Sue's brief was for a cake with a campervan theme that could be transported easily as it was to be taken hand luggage on a BA flight to Rome! She provided me with a number of photographs of Paula and Glen and their VW van and then she set off again on her travels to Africa leaving me to work on a design that would meet the brief. Many of the cakes I've made have been carefully transported around the UK - none has ever had to withstand x-rays, a pressurised cabin at 35,000ft and such a long journey!

Paula and Glen recreated the cake pose after the party!

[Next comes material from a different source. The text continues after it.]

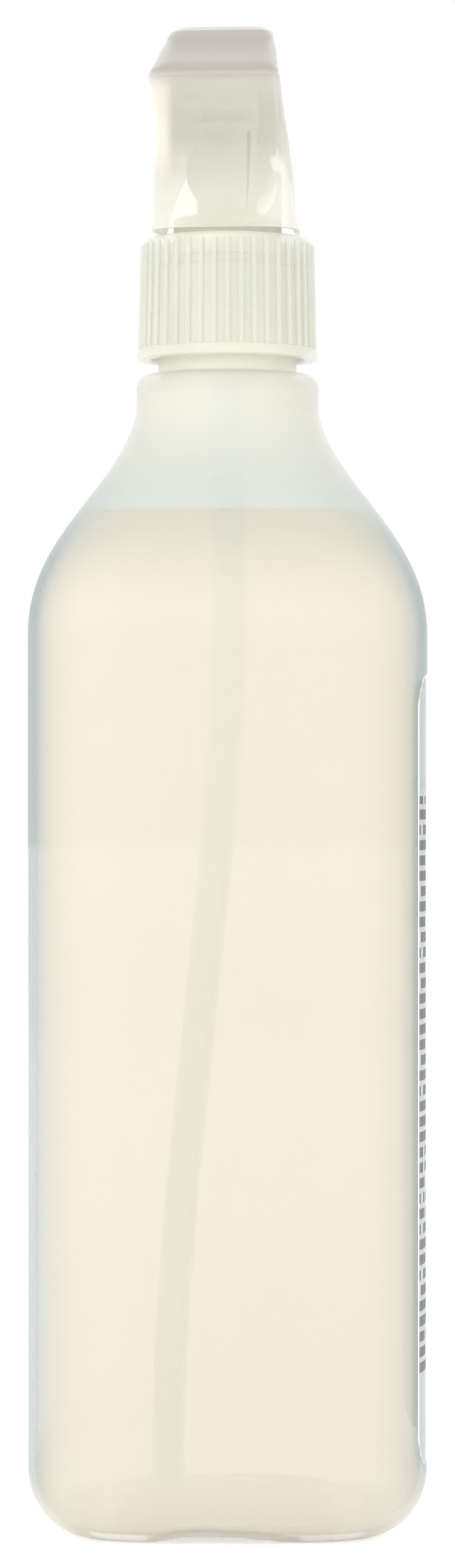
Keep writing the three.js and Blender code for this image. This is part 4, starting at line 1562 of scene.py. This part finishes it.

A square fruit cake covered in marzipan and green fondant icing provided the base for the smaller cake carved into the VW van shape. After adding some of the finer details like the VW badge, wing mirrors, grills and wheels I sprayed the red fondant icing with confectioners glaze to give it a glossy finish. Paula and Glen's heads popping out from the windows were a little bit of a challenge as the sugar sticks I had fixed them onto snapped the day before the flight. I wouldn't normally insert inedible items into a cake but needs must at this late stage and a couple of cocktail sticks saved the day! Thankfully the cake passed through the stringent security checks at Gatwick, survived the flight and subsequent train and car journeys to its final destination over 1000 miles from Surbiton.

I've always enjoyed making cakes for family and friends and in my dream world I would make and decorate cakes all day long. Sadly though, as with many craft hobbies, the amount of time taken to create these little 'works of art' and the amount that can realistically be charged for them makes it difficult to make a living from it. One day maybe........ 

In the meantime I have photo's of quite a few of my cakes stored digitally and in dusty photo albums so I'll set about writing a few posts about them and some of the stories behind them.